ネット上には「PTAとは」を語られている人がとても多い印象を受けていて、個人として、または個々の単位PTAとしてそれぞれの考えがあるはずなのに、日本全国数多あるPTAすべて、同じ趣旨、同じ目的、同じ内容の運営体制じゃなきゃいけないと思っている人が多いように感じますが、本当に同じじゃなきゃいけないんでしょうか。
法的根拠のない任意団体なので同じじゃなくても全然いいと思うんですよね。

また昨今乱用されて拘っておられる「違法」という言葉
契約(入会申込)も委任行為も、意思確認は必須でも書類作成は必須じゃないので、書類がなくても違法とは言えない。もちろんあったほうがトラブルになりにくい、意思確認の証として分かりやすいのは確かです。

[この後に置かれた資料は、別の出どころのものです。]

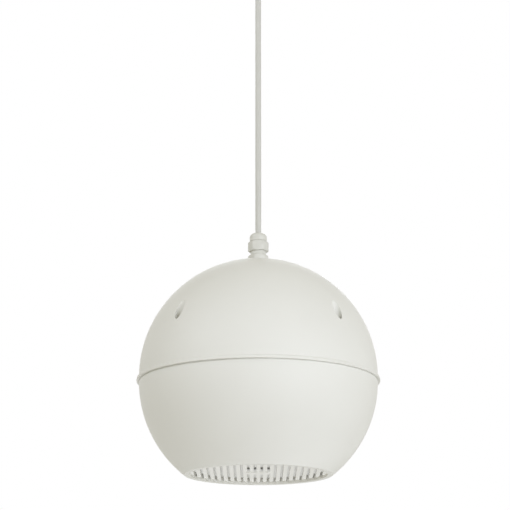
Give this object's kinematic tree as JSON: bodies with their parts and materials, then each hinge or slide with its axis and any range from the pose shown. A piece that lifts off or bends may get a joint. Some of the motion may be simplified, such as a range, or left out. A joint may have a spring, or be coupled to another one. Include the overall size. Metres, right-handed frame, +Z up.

また「入退会自由」というなら、入会する側だけでなく、団体側にも「入会を拒む」「退会してもらう」なども含めて周知されて初めて言えるんじゃないかと思います。

最近では、既存の組織ではなく、必要があれば保護者が作ることが正しい、あるいは目的に沿った活動をする、学校にも地域にも縛られないNPOなどのほうがふさわしいとPTAを変えてきた人たちまでPTA維持を勧めているだけと批判する発信も増えてきました。

目的別(志縁)団体と地縁団体はなかなか相容れない現実がありますが、そのような団体が簡単に作れるのか、全国に数多ある小中学校をカバーできるのか、できたとして民主的である、民主的であり続ける保証はあるのは甚だ疑問だし、志同じくして集まった集団だって、皆同じ考えで同じ方向を見て活動しているわけではないんですけどね。

こうしたPTAを巡る争いは、すでにして国民の分断の表れではないか、という鋭い指摘もありますが、そんな印象は確かに受けますね

PTAのお金や活動を学校があてにするから予算がつかないとか、教育格差が生じる可能性があるとかという発信も目にしますが、そもそも自治体の財政力の違いで学校施設の充実度や維持管理にかける度合いも全然違うし、同じ市内でも建築年次よって設備の充実度なんかはずいぶん変わってきます。新しいほど施設も設備も充実していますよね、当事者からすれば羨ましい限りで、格差だと訴える人もいるんじゃないでしょうか。

それは公費で賄うべきと、べき論も大切で未来をそのようにしていくことための活動も必要ですが、現場が求めている今、目の前の事案をどう解決するかも必要じゃないかと思います。比較してどっちがいいとか悪いじゃないんですよね。

「できる」だって能力的にできると時間的にできるがあります。

自分が体験的に知らないことを軽視して簡単なものだと侮っていいわけじゃない。

他にも団体のおそろいのTシャツとネット上でのおそろいのアイコンの違いは何?